== Source data ==
══════════

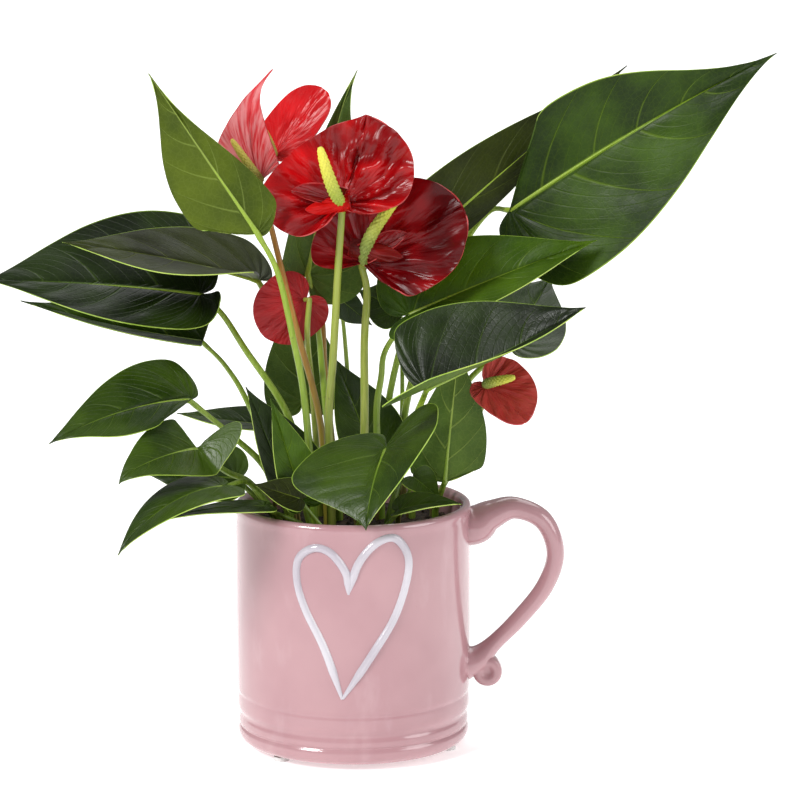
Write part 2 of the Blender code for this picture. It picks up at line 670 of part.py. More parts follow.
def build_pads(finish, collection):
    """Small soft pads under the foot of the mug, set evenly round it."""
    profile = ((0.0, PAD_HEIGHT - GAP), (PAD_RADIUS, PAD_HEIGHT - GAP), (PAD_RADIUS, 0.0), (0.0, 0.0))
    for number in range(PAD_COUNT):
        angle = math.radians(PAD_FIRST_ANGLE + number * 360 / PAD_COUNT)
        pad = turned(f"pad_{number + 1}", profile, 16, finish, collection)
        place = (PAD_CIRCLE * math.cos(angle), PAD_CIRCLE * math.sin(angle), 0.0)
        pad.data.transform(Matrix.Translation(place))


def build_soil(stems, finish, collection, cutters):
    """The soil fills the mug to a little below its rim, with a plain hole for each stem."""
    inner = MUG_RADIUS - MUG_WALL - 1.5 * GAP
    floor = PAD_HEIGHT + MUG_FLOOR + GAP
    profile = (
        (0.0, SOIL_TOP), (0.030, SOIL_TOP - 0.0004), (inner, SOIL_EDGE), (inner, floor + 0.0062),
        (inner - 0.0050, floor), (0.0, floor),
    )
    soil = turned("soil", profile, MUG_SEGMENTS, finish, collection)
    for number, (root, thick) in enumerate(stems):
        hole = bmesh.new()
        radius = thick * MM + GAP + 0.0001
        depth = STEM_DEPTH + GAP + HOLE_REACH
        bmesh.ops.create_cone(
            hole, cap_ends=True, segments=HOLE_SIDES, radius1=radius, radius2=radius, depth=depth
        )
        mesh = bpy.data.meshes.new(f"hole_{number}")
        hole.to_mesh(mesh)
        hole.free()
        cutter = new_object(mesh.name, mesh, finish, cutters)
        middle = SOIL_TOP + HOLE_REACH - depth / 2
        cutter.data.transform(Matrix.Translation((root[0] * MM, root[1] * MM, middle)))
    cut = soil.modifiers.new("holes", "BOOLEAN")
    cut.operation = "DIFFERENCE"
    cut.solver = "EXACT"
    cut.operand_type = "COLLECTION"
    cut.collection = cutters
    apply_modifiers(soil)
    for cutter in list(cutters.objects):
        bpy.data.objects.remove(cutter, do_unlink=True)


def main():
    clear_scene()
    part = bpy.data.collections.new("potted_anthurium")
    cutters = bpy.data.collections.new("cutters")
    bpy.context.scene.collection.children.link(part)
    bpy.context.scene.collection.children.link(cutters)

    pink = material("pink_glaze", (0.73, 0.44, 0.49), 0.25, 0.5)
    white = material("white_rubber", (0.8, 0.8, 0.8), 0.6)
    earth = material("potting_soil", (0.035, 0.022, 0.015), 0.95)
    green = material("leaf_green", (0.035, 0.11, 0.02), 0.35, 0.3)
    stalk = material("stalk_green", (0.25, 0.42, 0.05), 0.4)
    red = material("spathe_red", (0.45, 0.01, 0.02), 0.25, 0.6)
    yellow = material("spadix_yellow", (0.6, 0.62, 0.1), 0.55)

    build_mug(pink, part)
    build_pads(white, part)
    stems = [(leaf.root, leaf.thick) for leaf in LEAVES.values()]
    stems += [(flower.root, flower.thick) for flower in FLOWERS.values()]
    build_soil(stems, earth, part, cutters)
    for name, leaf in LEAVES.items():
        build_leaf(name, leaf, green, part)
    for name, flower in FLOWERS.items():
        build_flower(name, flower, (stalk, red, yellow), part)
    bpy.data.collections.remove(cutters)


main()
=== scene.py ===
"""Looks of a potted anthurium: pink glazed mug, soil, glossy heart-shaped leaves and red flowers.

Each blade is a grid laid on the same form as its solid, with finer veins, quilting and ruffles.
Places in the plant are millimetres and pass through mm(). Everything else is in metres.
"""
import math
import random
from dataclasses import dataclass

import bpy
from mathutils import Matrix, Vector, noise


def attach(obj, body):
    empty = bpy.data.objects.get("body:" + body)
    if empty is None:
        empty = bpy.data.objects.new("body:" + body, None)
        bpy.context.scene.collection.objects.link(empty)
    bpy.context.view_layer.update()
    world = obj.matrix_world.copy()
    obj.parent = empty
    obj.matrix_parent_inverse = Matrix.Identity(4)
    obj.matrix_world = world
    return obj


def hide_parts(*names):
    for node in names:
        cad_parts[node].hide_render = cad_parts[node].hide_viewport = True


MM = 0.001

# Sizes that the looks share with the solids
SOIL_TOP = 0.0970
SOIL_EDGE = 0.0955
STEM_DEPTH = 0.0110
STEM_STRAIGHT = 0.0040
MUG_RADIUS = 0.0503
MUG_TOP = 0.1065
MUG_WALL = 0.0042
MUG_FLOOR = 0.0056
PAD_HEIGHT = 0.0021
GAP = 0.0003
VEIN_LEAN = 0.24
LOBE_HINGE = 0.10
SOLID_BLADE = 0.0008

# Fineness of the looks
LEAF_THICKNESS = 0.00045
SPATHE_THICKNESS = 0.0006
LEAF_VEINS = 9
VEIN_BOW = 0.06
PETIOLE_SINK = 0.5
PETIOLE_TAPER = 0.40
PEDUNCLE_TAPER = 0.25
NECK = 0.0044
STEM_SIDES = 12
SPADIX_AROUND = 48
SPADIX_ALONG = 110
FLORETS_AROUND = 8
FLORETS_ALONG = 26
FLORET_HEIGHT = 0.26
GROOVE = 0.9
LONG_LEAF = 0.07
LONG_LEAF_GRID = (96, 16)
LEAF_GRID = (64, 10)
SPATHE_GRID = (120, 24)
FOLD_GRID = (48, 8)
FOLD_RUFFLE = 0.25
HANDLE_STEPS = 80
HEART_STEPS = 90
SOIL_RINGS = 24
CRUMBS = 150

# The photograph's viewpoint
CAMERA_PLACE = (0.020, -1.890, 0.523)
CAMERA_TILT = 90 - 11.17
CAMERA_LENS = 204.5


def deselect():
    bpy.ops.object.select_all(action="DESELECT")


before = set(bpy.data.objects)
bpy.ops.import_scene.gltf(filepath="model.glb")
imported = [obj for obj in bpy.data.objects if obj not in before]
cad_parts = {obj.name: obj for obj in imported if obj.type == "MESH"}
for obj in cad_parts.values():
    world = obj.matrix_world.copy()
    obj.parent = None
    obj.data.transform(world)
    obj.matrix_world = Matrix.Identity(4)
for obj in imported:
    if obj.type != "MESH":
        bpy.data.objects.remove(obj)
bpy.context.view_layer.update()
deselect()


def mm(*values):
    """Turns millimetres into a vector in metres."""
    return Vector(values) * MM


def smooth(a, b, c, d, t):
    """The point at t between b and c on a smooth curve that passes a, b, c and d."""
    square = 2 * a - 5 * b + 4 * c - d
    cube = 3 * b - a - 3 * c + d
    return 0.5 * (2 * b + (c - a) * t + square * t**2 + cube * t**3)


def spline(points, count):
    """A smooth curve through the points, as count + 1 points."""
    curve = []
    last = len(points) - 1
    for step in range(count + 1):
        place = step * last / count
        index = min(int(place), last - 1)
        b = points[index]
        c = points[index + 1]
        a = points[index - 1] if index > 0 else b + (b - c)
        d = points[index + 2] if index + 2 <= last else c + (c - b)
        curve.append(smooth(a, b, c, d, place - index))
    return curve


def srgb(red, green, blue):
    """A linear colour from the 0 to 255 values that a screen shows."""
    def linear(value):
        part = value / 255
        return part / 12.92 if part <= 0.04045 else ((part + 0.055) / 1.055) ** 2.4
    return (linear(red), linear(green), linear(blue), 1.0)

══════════

== Set task ==
Reproduce the material above exactly; please quote every line of it.

== Solution to the problem ==
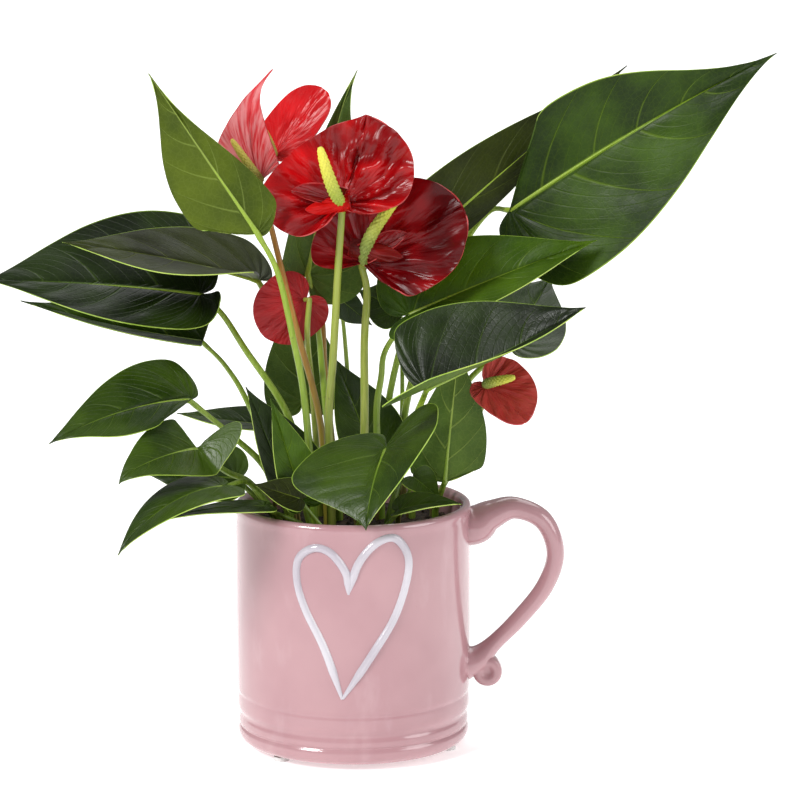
Write part 2 of the Blender code for this picture. It picks up at line 670 of part.py. More parts follow.
def build_pads(finish, collection):
    """Small soft pads under the foot of the mug, set evenly round it."""
    profile = ((0.0, PAD_HEIGHT - GAP), (PAD_RADIUS, PAD_HEIGHT - GAP), (PAD_RADIUS, 0.0), (0.0, 0.0))
    for number in range(PAD_COUNT):
        angle = math.radians(PAD_FIRST_ANGLE + number * 360 / PAD_COUNT)
        pad = turned(f"pad_{number + 1}", profile, 16, finish, collection)
        place = (PAD_CIRCLE * math.cos(angle), PAD_CIRCLE * math.sin(angle), 0.0)
        pad.data.transform(Matrix.Translation(place))


def build_soil(stems, finish, collection, cutters):
    """The soil fills the mug to a little below its rim, with a plain hole for each stem."""
    inner = MUG_RADIUS - MUG_WALL - 1.5 * GAP
    floor = PAD_HEIGHT + MUG_FLOOR + GAP
    profile = (
        (0.0, SOIL_TOP), (0.030, SOIL_TOP - 0.0004), (inner, SOIL_EDGE), (inner, floor + 0.0062),
        (inner - 0.0050, floor), (0.0, floor),
    )
    soil = turned("soil", profile, MUG_SEGMENTS, finish, collection)
    for number, (root, thick) in enumerate(stems):
        hole = bmesh.new()
        radius = thick * MM + GAP + 0.0001
        depth = STEM_DEPTH + GAP + HOLE_REACH
        bmesh.ops.create_cone(
            hole, cap_ends=True, segments=HOLE_SIDES, radius1=radius, radius2=radius, depth=depth
        )
        mesh = bpy.data.meshes.new(f"hole_{number}")
        hole.to_mesh(mesh)
        hole.free()
        cutter = new_object(mesh.name, mesh, finish, cutters)
        middle = SOIL_TOP + HOLE_REACH - depth / 2
        cutter.data.transform(Matrix.Translation((root[0] * MM, root[1] * MM, middle)))
    cut = soil.modifiers.new("holes", "BOOLEAN")
    cut.operation = "DIFFERENCE"
    cut.solver = "EXACT"
    cut.operand_type = "COLLECTION"
    cut.collection = cutters
    apply_modifiers(soil)
    for cutter in list(cutters.objects):
        bpy.data.objects.remove(cutter, do_unlink=True)


def main():
    clear_scene()
    part = bpy.data.collections.new("potted_anthurium")
    cutters = bpy.data.collections.new("cutters")
    bpy.context.scene.collection.children.link(part)
    bpy.context.scene.collection.children.link(cutters)

    pink = material("pink_glaze", (0.73, 0.44, 0.49), 0.25, 0.5)
    white = material("white_rubber", (0.8, 0.8, 0.8), 0.6)
    earth = material("potting_soil", (0.035, 0.022, 0.015), 0.95)
    green = material("leaf_green", (0.035, 0.11, 0.02), 0.35, 0.3)
    stalk = material("stalk_green", (0.25, 0.42, 0.05), 0.4)
    red = material("spathe_red", (0.45, 0.01, 0.02), 0.25, 0.6)
    yellow = material("spadix_yellow", (0.6, 0.62, 0.1), 0.55)

    build_mug(pink, part)
    build_pads(white, part)
    stems = [(leaf.root, leaf.thick) for leaf in LEAVES.values()]
    stems += [(flower.root, flower.thick) for flower in FLOWERS.values()]
    build_soil(stems, earth, part, cutters)
    for name, leaf in LEAVES.items():
        build_leaf(name, leaf, green, part)
    for name, flower in FLOWERS.items():
        build_flower(name, flower, (stalk, red, yellow), part)
    bpy.data.collections.remove(cutters)


main()
=== scene.py ===
"""Looks of a potted anthurium: pink glazed mug, soil, glossy heart-shaped leaves and red flowers.

Each blade is a grid laid on the same form as its solid, with finer veins, quilting and ruffles.
Places in the plant are millimetres and pass through mm(). Everything else is in metres.
"""
import math
import random
from dataclasses import dataclass

import bpy
from mathutils import Matrix, Vector, noise


def attach(obj, body):
    empty = bpy.data.objects.get("body:" + body)
    if empty is None:
        empty = bpy.data.objects.new("body:" + body, None)
        bpy.context.scene.collection.objects.link(empty)
    bpy.context.view_layer.update()
    world = obj.matrix_world.copy()
    obj.parent = empty
    obj.matrix_parent_inverse = Matrix.Identity(4)
    obj.matrix_world = world
    return obj


def hide_parts(*names):
    for node in names:
        cad_parts[node].hide_render = cad_parts[node].hide_viewport = True


MM = 0.001

# Sizes that the looks share with the solids
SOIL_TOP = 0.0970
SOIL_EDGE = 0.0955
STEM_DEPTH = 0.0110
STEM_STRAIGHT = 0.0040
MUG_RADIUS = 0.0503
MUG_TOP = 0.1065
MUG_WALL = 0.0042
MUG_FLOOR = 0.0056
PAD_HEIGHT = 0.0021
GAP = 0.0003
VEIN_LEAN = 0.24
LOBE_HINGE = 0.10
SOLID_BLADE = 0.0008

# Fineness of the looks
LEAF_THICKNESS = 0.00045
SPATHE_THICKNESS = 0.0006
LEAF_VEINS = 9
VEIN_BOW = 0.06
PETIOLE_SINK = 0.5
PETIOLE_TAPER = 0.40
PEDUNCLE_TAPER = 0.25
NECK = 0.0044
STEM_SIDES = 12
SPADIX_AROUND = 48
SPADIX_ALONG = 110
FLORETS_AROUND = 8
FLORETS_ALONG = 26
FLORET_HEIGHT = 0.26
GROOVE = 0.9
LONG_LEAF = 0.07
LONG_LEAF_GRID = (96, 16)
LEAF_GRID = (64, 10)
SPATHE_GRID = (120, 24)
FOLD_GRID = (48, 8)
FOLD_RUFFLE = 0.25
HANDLE_STEPS = 80
HEART_STEPS = 90
SOIL_RINGS = 24
CRUMBS = 150

# The photograph's viewpoint
CAMERA_PLACE = (0.020, -1.890, 0.523)
CAMERA_TILT = 90 - 11.17
CAMERA_LENS = 204.5


def deselect():
    bpy.ops.object.select_all(action="DESELECT")


before = set(bpy.data.objects)
bpy.ops.import_scene.gltf(filepath="model.glb")
imported = [obj for obj in bpy.data.objects if obj not in before]
cad_parts = {obj.name: obj for obj in imported if obj.type == "MESH"}
for obj in cad_parts.values():
    world = obj.matrix_world.copy()
    obj.parent = None
    obj.data.transform(world)
    obj.matrix_world = Matrix.Identity(4)
for obj in imported:
    if obj.type != "MESH":
        bpy.data.objects.remove(obj)
bpy.context.view_layer.update()
deselect()


def mm(*values):
    """Turns millimetres into a vector in metres."""
    return Vector(values) * MM


def smooth(a, b, c, d, t):
    """The point at t between b and c on a smooth curve that passes a, b, c and d."""
    square = 2 * a - 5 * b + 4 * c - d
    cube = 3 * b - a - 3 * c + d
    return 0.5 * (2 * b + (c - a) * t + square * t**2 + cube * t**3)


def spline(points, count):
    """A smooth curve through the points, as count + 1 points."""
    curve = []
    last = len(points) - 1
    for step in range(count + 1):
        place = step * last / count
        index = min(int(place), last - 1)
        b = points[index]
        c = points[index + 1]
        a = points[index - 1] if index > 0 else b + (b - c)
        d = points[index + 2] if index + 2 <= last else c + (c - b)
        curve.append(smooth(a, b, c, d, place - index))
    return curve


def srgb(red, green, blue):
    """A linear colour from the 0 to 255 values that a screen shows."""
    def linear(value):
        part = value / 255
        return part / 12.92 if part <= 0.04045 else ((part + 0.055) / 1.055) ** 2.4
    return (linear(red), linear(green), linear(blue), 1.0)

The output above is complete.